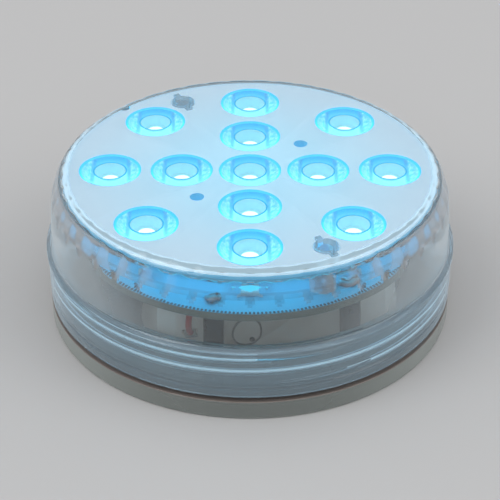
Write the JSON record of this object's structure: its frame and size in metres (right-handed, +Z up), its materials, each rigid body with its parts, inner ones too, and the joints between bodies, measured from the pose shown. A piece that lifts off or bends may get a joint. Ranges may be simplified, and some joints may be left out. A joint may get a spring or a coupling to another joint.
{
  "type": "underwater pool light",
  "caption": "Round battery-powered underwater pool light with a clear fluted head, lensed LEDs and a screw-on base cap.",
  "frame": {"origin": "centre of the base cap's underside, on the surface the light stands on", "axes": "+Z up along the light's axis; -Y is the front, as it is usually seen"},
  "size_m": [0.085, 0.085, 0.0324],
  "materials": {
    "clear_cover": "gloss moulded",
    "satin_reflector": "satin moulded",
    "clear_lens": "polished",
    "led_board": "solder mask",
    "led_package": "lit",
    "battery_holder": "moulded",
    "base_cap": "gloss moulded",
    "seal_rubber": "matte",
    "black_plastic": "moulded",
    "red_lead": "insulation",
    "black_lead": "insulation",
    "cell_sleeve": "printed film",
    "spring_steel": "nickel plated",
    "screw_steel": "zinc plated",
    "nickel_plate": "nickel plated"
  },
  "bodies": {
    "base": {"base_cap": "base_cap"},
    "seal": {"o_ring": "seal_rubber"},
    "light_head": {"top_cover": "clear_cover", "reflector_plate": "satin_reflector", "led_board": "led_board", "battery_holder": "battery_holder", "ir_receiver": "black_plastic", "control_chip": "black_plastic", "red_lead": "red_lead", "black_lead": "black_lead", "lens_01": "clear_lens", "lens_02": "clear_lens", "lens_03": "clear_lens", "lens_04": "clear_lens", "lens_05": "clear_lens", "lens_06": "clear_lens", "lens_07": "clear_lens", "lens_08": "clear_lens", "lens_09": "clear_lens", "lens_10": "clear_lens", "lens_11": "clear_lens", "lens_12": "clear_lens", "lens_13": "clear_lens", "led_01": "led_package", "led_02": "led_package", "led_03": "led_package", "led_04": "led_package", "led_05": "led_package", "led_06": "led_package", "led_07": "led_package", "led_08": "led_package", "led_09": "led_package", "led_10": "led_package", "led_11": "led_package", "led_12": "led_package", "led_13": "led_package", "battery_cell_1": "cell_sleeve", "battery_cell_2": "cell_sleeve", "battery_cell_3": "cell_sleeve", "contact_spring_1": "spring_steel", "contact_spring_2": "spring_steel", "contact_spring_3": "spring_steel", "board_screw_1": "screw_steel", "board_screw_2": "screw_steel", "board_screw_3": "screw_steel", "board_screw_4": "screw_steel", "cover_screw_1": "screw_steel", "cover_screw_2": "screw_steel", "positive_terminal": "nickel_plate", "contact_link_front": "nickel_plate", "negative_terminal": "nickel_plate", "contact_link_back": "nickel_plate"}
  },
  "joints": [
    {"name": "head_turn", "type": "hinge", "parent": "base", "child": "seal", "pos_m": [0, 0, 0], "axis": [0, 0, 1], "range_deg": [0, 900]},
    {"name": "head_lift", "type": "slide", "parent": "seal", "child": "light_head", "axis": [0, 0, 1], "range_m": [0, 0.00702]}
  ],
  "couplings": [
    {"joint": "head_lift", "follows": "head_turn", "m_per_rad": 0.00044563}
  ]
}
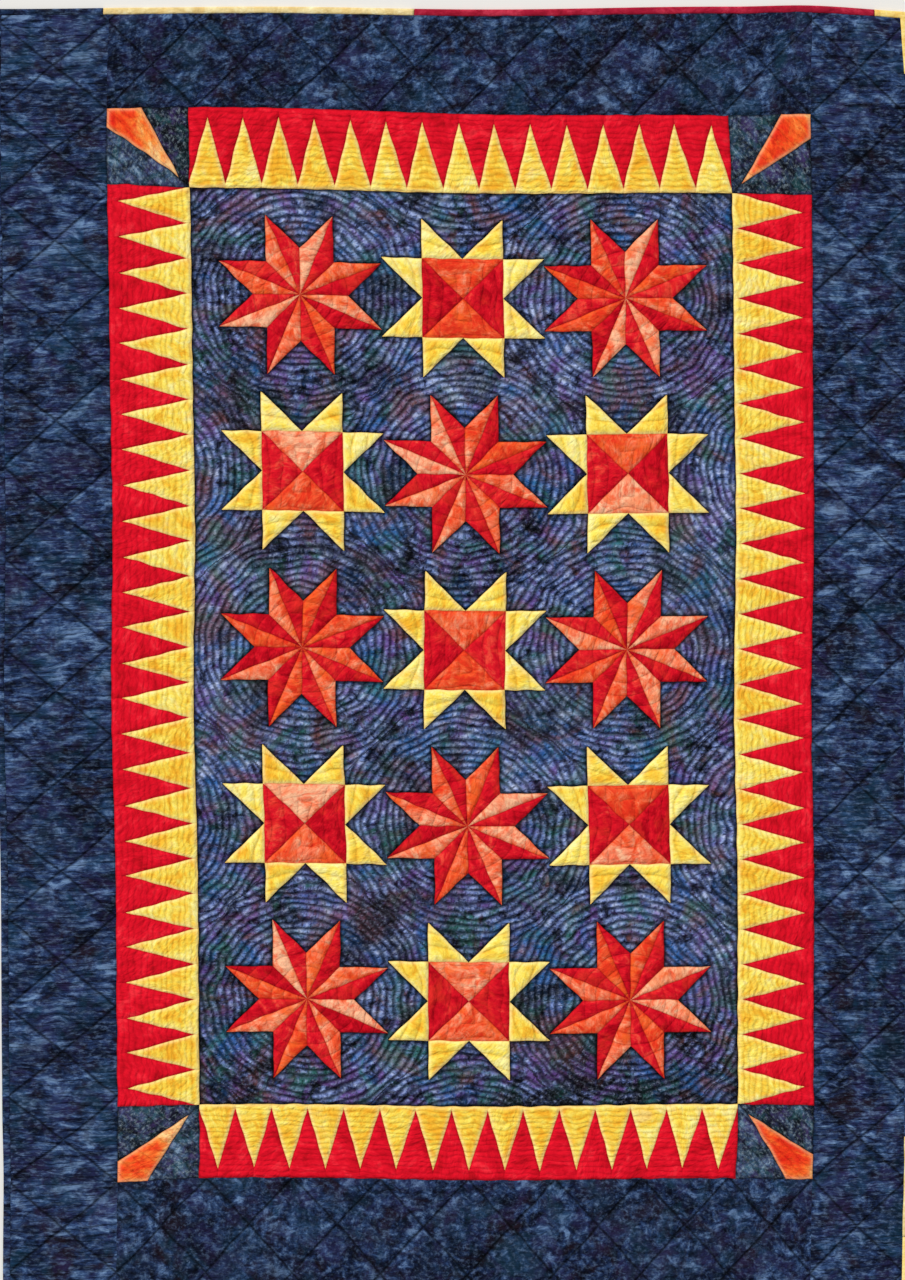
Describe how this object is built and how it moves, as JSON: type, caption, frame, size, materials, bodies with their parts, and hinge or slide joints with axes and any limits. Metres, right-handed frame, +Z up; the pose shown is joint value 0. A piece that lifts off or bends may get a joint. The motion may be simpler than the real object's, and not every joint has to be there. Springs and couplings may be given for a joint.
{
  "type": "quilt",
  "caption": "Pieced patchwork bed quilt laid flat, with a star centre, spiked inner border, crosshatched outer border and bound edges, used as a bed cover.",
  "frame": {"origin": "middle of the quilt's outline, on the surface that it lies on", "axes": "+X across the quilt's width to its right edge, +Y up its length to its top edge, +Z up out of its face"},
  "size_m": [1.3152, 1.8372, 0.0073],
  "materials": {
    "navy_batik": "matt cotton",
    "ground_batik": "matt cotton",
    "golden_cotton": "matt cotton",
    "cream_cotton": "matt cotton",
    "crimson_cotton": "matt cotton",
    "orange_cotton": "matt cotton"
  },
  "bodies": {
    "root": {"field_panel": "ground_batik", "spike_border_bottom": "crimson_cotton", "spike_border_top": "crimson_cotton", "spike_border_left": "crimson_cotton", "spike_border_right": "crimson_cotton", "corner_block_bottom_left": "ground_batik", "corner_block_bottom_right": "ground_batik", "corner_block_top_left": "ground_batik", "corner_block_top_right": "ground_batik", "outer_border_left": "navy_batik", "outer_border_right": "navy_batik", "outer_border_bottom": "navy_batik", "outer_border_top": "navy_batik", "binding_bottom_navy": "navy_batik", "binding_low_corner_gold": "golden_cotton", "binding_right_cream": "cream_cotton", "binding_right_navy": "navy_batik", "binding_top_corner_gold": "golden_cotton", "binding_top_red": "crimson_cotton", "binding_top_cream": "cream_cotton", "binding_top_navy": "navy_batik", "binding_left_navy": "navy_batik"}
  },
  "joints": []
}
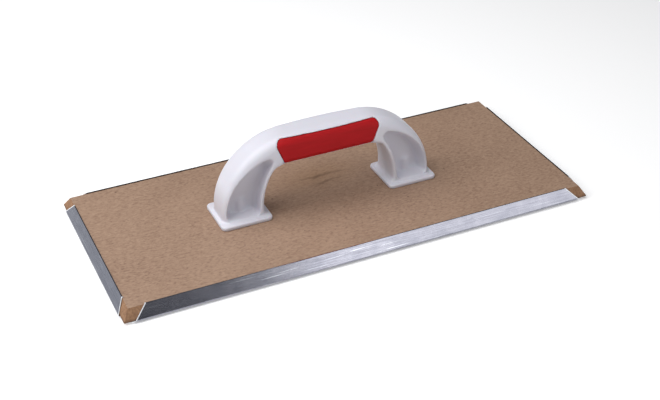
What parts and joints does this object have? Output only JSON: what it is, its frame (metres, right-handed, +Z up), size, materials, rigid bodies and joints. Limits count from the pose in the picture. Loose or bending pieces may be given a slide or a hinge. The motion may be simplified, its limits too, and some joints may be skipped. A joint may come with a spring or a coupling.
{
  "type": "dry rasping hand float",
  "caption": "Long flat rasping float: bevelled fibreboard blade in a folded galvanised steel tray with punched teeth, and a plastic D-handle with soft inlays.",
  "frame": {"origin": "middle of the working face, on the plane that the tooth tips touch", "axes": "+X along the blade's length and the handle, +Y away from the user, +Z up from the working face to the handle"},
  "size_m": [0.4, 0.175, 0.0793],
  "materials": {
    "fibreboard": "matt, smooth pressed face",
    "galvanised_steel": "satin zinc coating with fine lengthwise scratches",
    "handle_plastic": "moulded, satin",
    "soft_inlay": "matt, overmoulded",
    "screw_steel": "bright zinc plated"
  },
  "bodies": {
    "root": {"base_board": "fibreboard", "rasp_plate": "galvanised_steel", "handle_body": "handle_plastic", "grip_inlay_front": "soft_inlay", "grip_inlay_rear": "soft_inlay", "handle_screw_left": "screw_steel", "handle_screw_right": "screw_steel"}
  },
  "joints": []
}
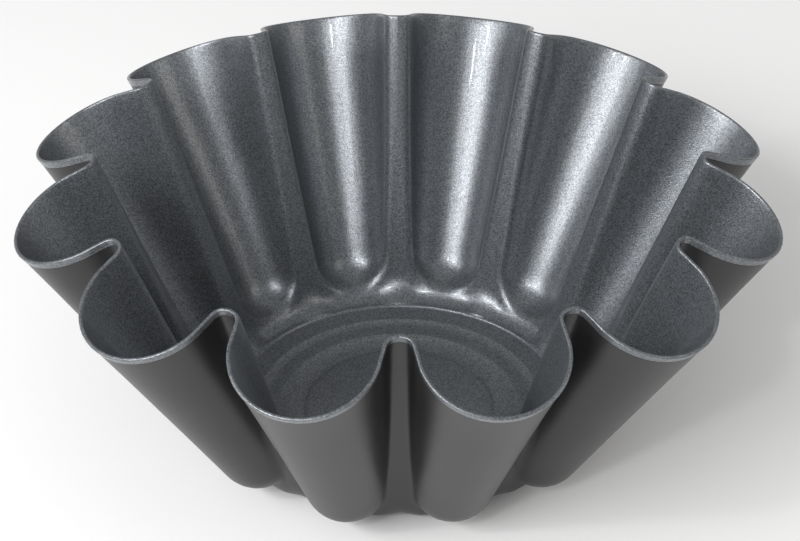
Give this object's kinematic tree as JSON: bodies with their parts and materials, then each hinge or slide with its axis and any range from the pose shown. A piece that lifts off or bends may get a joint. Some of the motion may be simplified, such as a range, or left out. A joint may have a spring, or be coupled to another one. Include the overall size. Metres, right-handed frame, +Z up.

----------

### Problem to work on
Return all of the data precisely as it appears.

### Reply to the task
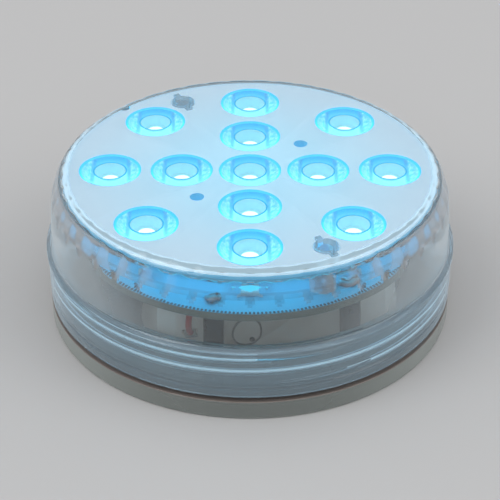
Write the JSON record of this object's structure: its frame and size in metres (right-handed, +Z up), its materials, each rigid body with its parts, inner ones too, and the joints between bodies, measured from the pose shown. A piece that lifts off or bends may get a joint. Ranges may be simplified, and some joints may be left out. A joint may get a spring or a coupling to another joint.
{
  "type": "underwater pool light",
  "caption": "Round battery-powered underwater pool light with a clear fluted head, lensed LEDs and a screw-on base cap.",
  "frame": {"origin": "centre of the base cap's underside, on the surface the light stands on", "axes": "+Z up along the light's axis; -Y is the front, as it is usually seen"},
  "size_m": [0.085, 0.085, 0.0324],
  "materials": {
    "clear_cover": "gloss moulded",
    "satin_reflector": "satin moulded",
    "clear_lens": "polished",
    "led_board": "solder mask",
    "led_package": "lit",
    "battery_holder": "moulded",
    "base_cap": "gloss moulded",
    "seal_rubber": "matte",
    "black_plastic": "moulded",
    "red_lead": "insulation",
    "black_lead": "insulation",
    "cell_sleeve": "printed film",
    "spring_steel": "nickel plated",
    "screw_steel": "zinc plated",
    "nickel_plate": "nickel plated"
  },
  "bodies": {
    "base": {"base_cap": "base_cap"},
    "seal": {"o_ring": "seal_rubber"},
    "light_head": {"top_cover": "clear_cover", "reflector_plate": "satin_reflector", "led_board": "led_board", "battery_holder": "battery_holder", "ir_receiver": "black_plastic", "control_chip": "black_plastic", "red_lead": "red_lead", "black_lead": "black_lead", "lens_01": "clear_lens", "lens_02": "clear_lens", "lens_03": "clear_lens", "lens_04": "clear_lens", "lens_05": "clear_lens", "lens_06": "clear_lens", "lens_07": "clear_lens", "lens_08": "clear_lens", "lens_09": "clear_lens", "lens_10": "clear_lens", "lens_11": "clear_lens", "lens_12": "clear_lens", "lens_13": "clear_lens", "led_01": "led_package", "led_02": "led_package", "led_03": "led_package", "led_04": "led_package", "led_05": "led_package", "led_06": "led_package", "led_07": "led_package", "led_08": "led_package", "led_09": "led_package", "led_10": "led_package", "led_11": "led_package", "led_12": "led_package", "led_13": "led_package", "battery_cell_1": "cell_sleeve", "battery_cell_2": "cell_sleeve", "battery_cell_3": "cell_sleeve", "contact_spring_1": "spring_steel", "contact_spring_2": "spring_steel", "contact_spring_3": "spring_steel", "board_screw_1": "screw_steel", "board_screw_2": "screw_steel", "board_screw_3": "screw_steel", "board_screw_4": "screw_steel", "cover_screw_1": "screw_steel", "cover_screw_2": "screw_steel", "positive_terminal": "nickel_plate", "contact_link_front": "nickel_plate", "negative_terminal": "nickel_plate", "contact_link_back": "nickel_plate"}
  },
  "joints": [
    {"name": "head_turn", "type": "hinge", "parent": "base", "child": "seal", "pos_m": [0, 0, 0], "axis": [0, 0, 1], "range_deg": [0, 900]},
    {"name": "head_lift", "type": "slide", "parent": "seal", "child": "light_head", "axis": [0, 0, 1], "range_m": [0, 0.00702]}
  ],
  "couplings": [
    {"joint": "head_lift", "follows": "head_turn", "m_per_rad": 0.00044563}
  ]
}
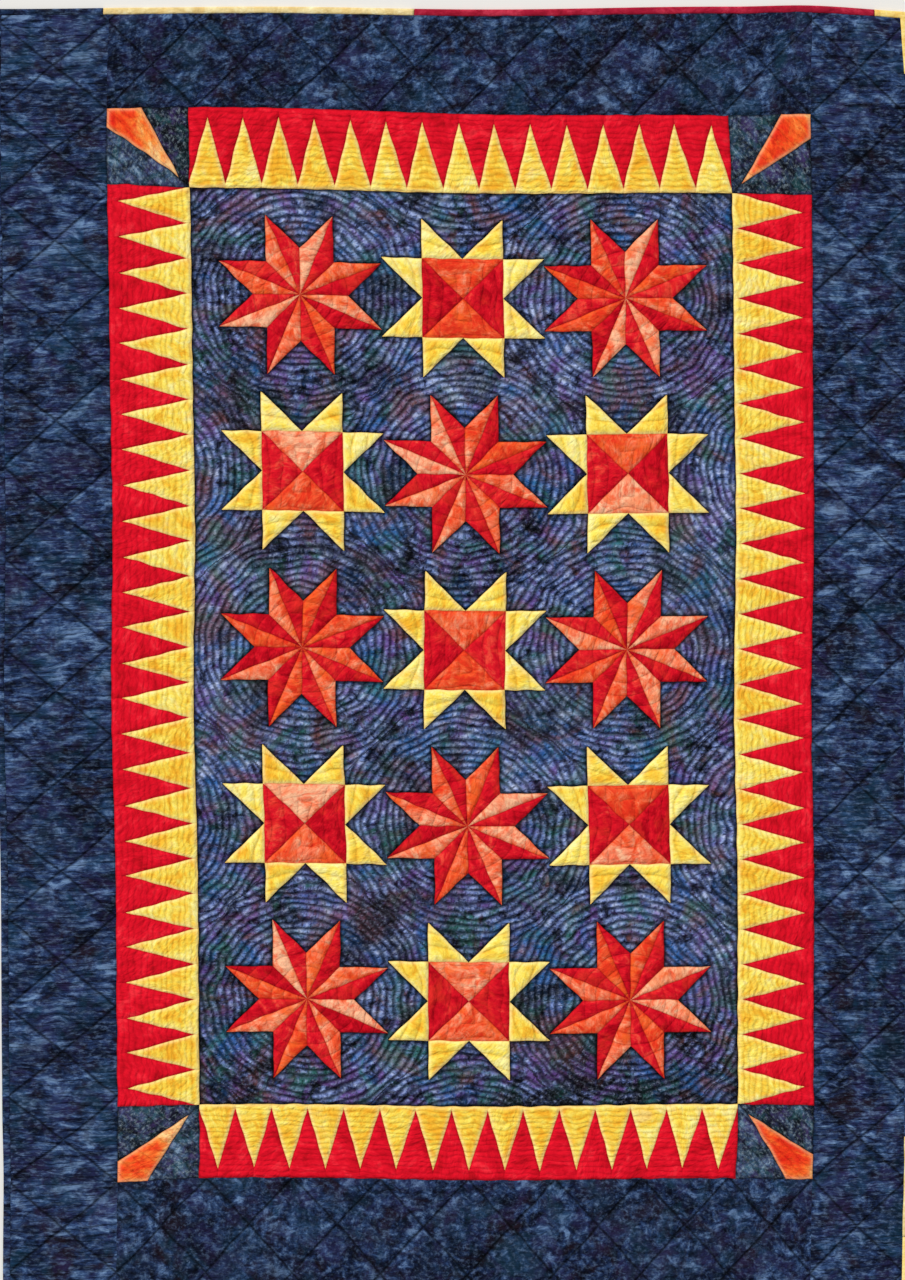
Describe how this object is built and how it moves, as JSON: type, caption, frame, size, materials, bodies with their parts, and hinge or slide joints with axes and any limits. Metres, right-handed frame, +Z up; the pose shown is joint value 0. A piece that lifts off or bends may get a joint. The motion may be simpler than the real object's, and not every joint has to be there. Springs and couplings may be given for a joint.
{
  "type": "quilt",
  "caption": "Pieced patchwork bed quilt laid flat, with a star centre, spiked inner border, crosshatched outer border and bound edges, used as a bed cover.",
  "frame": {"origin": "middle of the quilt's outline, on the surface that it lies on", "axes": "+X across the quilt's width to its right edge, +Y up its length to its top edge, +Z up out of its face"},
  "size_m": [1.3152, 1.8372, 0.0073],
  "materials": {
    "navy_batik": "matt cotton",
    "ground_batik": "matt cotton",
    "golden_cotton": "matt cotton",
    "cream_cotton": "matt cotton",
    "crimson_cotton": "matt cotton",
    "orange_cotton": "matt cotton"
  },
  "bodies": {
    "root": {"field_panel": "ground_batik", "spike_border_bottom": "crimson_cotton", "spike_border_top": "crimson_cotton", "spike_border_left": "crimson_cotton", "spike_border_right": "crimson_cotton", "corner_block_bottom_left": "ground_batik", "corner_block_bottom_right": "ground_batik", "corner_block_top_left": "ground_batik", "corner_block_top_right": "ground_batik", "outer_border_left": "navy_batik", "outer_border_right": "navy_batik", "outer_border_bottom": "navy_batik", "outer_border_top": "navy_batik", "binding_bottom_navy": "navy_batik", "binding_low_corner_gold": "golden_cotton", "binding_right_cream": "cream_cotton", "binding_right_navy": "navy_batik", "binding_top_corner_gold": "golden_cotton", "binding_top_red": "crimson_cotton", "binding_top_cream": "cream_cotton", "binding_top_navy": "navy_batik", "binding_left_navy": "navy_batik"}
  },
  "joints": []
}
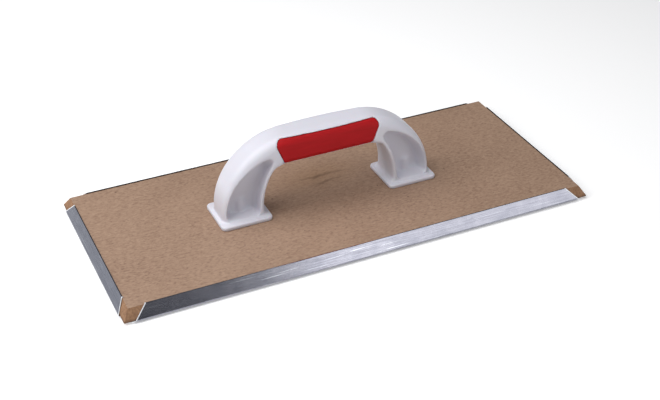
What parts and joints does this object have? Output only JSON: what it is, its frame (metres, right-handed, +Z up), size, materials, rigid bodies and joints. Limits count from the pose in the picture. Loose or bending pieces may be given a slide or a hinge. The motion may be simplified, its limits too, and some joints may be skipped. A joint may come with a spring or a coupling.
{
  "type": "dry rasping hand float",
  "caption": "Long flat rasping float: bevelled fibreboard blade in a folded galvanised steel tray with punched teeth, and a plastic D-handle with soft inlays.",
  "frame": {"origin": "middle of the working face, on the plane that the tooth tips touch", "axes": "+X along the blade's length and the handle, +Y away from the user, +Z up from the working face to the handle"},
  "size_m": [0.4, 0.175, 0.0793],
  "materials": {
    "fibreboard": "matt, smooth pressed face",
    "galvanised_steel": "satin zinc coating with fine lengthwise scratches",
    "handle_plastic": "moulded, satin",
    "soft_inlay": "matt, overmoulded",
    "screw_steel": "bright zinc plated"
  },
  "bodies": {
    "root": {"base_board": "fibreboard", "rasp_plate": "galvanised_steel", "handle_body": "handle_plastic", "grip_inlay_front": "soft_inlay", "grip_inlay_rear": "soft_inlay", "handle_screw_left": "screw_steel", "handle_screw_right": "screw_steel"}
  },
  "joints": []
}
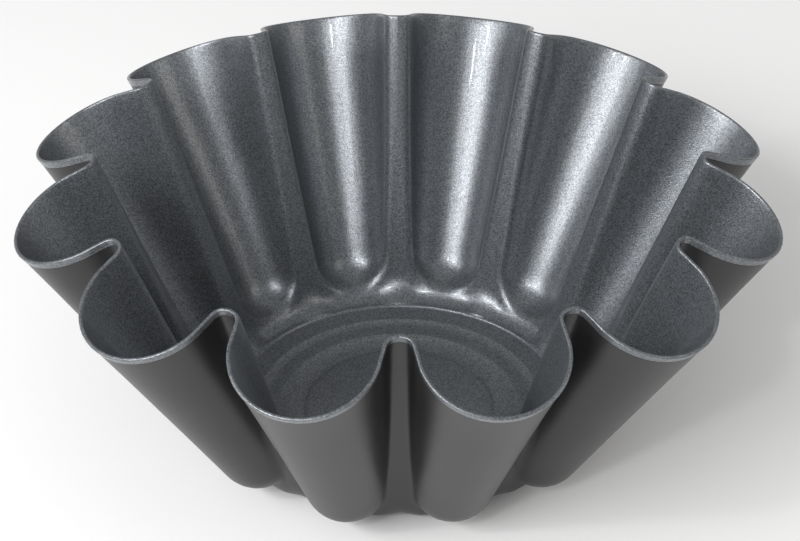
Give this object's kinematic tree as JSON: bodies with their parts and materials, then each hinge or slide with its axis and any range from the pose shown. A piece that lifts off or bends may get a joint. Some of the motion may be simplified, such as a range, or left out. A joint may have a spring, or be coupled to another one. Include the overall size. Metres, right-handed frame, +Z up.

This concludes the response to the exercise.